====== Records for the task ======
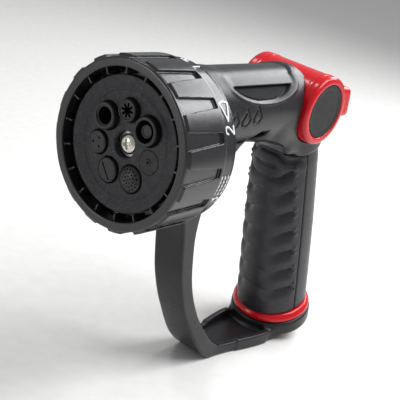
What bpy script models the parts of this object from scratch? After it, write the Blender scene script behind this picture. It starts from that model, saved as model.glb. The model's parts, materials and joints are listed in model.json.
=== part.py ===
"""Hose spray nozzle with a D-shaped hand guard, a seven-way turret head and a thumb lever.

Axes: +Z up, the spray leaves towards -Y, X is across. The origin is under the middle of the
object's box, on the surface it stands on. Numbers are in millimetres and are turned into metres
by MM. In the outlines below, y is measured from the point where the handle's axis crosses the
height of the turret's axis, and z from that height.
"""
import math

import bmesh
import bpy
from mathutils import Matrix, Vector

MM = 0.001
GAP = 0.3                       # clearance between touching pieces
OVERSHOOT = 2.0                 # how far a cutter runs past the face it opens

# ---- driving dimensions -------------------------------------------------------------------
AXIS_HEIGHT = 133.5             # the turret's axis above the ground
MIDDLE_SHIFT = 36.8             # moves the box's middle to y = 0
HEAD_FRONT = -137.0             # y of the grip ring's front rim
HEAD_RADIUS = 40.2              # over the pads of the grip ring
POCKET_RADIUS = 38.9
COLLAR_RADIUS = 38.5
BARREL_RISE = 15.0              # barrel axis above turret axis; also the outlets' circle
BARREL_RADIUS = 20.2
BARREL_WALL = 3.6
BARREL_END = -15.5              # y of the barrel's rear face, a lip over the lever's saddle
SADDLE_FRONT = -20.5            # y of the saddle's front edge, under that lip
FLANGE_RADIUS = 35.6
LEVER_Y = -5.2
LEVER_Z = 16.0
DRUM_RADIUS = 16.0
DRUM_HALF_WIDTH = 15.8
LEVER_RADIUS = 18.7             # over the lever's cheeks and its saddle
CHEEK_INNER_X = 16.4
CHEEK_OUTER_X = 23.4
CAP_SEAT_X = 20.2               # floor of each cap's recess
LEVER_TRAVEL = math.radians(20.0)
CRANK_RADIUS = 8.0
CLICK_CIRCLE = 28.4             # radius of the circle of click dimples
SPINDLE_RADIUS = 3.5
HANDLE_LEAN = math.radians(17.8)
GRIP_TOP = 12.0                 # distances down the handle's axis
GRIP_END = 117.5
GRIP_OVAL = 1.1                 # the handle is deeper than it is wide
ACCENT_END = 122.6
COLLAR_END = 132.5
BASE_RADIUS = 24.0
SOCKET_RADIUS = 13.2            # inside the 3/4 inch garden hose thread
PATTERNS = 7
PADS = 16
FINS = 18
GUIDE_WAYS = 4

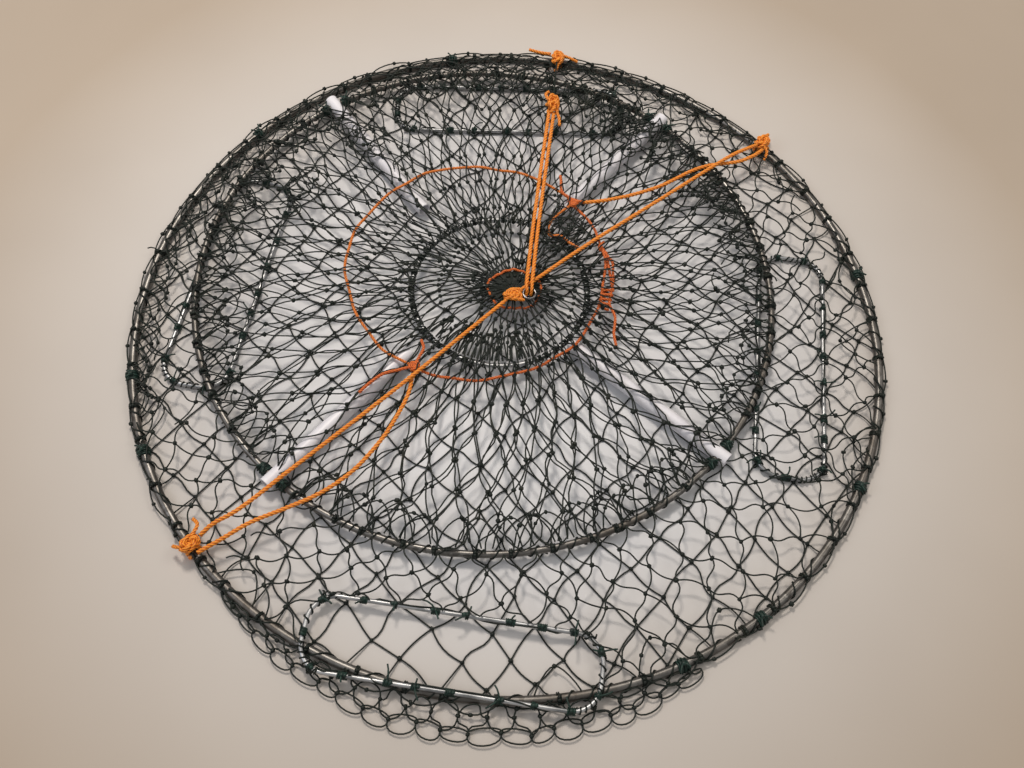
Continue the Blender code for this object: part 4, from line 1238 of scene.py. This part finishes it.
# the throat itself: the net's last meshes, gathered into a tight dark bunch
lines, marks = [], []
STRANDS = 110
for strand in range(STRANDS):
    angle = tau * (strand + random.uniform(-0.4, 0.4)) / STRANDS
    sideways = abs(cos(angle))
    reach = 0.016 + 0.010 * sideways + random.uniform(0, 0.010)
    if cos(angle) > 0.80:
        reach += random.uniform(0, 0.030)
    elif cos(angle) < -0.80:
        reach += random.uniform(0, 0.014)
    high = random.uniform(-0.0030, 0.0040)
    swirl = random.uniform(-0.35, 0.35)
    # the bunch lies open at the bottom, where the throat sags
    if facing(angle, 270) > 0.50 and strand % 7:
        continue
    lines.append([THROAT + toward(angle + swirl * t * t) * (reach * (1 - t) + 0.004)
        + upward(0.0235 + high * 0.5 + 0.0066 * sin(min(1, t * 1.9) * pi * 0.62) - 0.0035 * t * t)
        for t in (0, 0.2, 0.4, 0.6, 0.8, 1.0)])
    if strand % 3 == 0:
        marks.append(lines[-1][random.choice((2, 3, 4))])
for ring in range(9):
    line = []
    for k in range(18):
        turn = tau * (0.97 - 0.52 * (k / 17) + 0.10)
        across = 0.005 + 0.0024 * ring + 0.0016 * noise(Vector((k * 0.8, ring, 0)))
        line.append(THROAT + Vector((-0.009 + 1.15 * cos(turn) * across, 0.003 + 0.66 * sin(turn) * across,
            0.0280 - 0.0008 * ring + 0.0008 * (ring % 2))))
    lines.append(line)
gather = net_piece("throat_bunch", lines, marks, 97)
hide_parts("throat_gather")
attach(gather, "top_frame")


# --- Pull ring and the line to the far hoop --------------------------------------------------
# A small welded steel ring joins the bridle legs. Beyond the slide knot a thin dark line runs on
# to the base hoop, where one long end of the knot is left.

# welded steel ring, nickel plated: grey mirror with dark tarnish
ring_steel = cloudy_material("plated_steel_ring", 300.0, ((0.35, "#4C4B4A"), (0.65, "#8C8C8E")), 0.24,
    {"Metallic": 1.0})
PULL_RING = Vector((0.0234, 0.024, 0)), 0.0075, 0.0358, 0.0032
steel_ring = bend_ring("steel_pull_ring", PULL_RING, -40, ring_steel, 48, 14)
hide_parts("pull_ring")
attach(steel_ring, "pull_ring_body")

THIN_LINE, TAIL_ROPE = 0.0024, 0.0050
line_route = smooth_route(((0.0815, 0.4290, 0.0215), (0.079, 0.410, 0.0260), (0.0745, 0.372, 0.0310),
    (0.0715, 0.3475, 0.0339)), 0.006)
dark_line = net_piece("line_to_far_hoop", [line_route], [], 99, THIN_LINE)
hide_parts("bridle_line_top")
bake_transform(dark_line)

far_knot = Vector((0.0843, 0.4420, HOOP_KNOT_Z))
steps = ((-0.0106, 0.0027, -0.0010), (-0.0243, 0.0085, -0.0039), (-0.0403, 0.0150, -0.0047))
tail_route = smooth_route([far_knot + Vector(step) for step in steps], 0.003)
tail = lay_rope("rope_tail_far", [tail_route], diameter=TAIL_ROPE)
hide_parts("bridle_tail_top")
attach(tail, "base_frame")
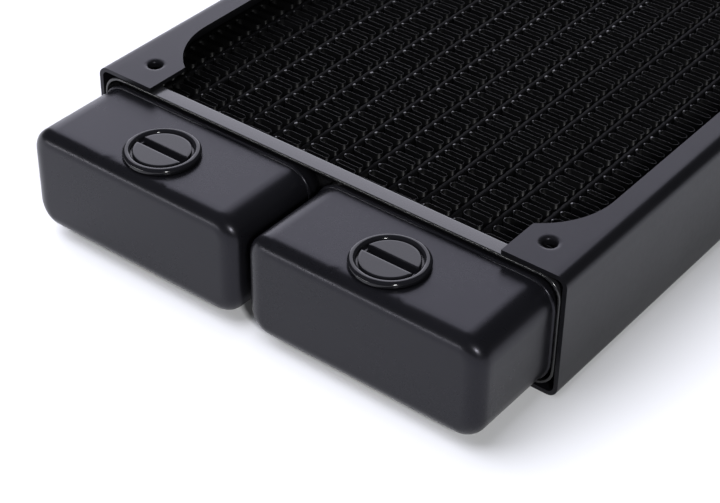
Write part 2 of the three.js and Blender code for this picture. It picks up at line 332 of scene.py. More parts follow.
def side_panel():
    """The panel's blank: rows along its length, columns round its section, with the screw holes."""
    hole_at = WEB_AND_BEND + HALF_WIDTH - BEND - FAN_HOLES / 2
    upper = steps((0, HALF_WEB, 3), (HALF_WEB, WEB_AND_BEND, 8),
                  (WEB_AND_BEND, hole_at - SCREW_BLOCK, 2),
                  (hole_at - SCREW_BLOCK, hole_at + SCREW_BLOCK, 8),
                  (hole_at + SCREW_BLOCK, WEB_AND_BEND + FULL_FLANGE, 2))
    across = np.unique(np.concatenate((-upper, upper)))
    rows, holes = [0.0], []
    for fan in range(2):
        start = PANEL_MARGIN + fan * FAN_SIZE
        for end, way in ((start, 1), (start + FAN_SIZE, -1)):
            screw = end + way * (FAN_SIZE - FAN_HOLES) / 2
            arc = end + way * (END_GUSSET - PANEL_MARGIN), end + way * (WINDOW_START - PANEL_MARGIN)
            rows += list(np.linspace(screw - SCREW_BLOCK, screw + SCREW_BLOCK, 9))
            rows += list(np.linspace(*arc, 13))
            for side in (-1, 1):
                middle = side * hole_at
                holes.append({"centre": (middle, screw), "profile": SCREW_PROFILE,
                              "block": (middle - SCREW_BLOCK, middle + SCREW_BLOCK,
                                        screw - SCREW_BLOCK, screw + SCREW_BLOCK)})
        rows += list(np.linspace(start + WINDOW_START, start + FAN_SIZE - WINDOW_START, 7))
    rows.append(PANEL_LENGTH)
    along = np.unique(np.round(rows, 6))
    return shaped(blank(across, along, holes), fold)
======
====== Records for the task ======
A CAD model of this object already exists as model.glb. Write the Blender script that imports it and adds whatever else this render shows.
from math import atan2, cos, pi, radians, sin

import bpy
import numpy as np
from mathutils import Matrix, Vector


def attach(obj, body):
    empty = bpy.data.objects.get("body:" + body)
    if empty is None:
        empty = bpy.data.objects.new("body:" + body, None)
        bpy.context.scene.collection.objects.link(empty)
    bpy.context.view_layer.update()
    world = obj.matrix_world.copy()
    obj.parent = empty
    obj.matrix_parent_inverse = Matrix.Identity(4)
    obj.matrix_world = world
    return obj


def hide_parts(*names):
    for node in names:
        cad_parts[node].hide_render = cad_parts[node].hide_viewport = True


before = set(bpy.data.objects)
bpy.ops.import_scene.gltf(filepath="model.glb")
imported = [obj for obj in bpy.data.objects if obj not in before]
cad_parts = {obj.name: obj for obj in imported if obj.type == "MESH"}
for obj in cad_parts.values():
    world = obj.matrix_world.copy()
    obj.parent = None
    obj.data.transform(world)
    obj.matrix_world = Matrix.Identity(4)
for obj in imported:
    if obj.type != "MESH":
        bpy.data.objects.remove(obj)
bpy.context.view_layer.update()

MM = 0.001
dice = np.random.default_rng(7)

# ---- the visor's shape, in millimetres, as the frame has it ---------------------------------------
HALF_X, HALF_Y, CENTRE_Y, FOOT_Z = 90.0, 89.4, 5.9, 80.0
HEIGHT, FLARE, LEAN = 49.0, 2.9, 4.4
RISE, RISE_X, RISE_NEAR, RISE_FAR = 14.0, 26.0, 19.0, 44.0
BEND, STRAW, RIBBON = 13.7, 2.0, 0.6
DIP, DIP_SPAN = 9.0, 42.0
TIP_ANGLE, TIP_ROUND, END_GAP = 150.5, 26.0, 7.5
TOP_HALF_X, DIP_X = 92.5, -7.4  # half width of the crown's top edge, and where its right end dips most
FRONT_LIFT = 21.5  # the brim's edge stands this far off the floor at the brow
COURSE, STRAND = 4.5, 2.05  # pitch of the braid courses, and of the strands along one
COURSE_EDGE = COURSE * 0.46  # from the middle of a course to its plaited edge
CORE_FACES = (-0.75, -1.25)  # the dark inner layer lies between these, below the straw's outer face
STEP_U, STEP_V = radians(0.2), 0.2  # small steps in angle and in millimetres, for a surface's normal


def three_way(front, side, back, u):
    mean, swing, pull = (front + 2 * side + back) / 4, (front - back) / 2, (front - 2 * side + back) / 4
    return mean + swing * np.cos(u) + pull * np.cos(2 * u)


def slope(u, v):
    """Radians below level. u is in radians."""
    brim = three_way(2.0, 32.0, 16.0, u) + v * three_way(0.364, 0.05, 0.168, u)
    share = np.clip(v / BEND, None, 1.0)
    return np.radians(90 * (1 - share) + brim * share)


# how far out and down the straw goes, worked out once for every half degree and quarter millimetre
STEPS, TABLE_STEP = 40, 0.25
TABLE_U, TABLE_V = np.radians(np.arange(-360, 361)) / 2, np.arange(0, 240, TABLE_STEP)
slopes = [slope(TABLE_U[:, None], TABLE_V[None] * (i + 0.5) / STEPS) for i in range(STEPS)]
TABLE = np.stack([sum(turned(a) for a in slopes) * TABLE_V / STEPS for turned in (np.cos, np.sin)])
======
Problem statement: Copy every line from the entries that contains the word "type".

Task output:
cad_parts = {obj.name: obj for obj in imported if obj.type == "MESH"}
    if obj.type != "MESH":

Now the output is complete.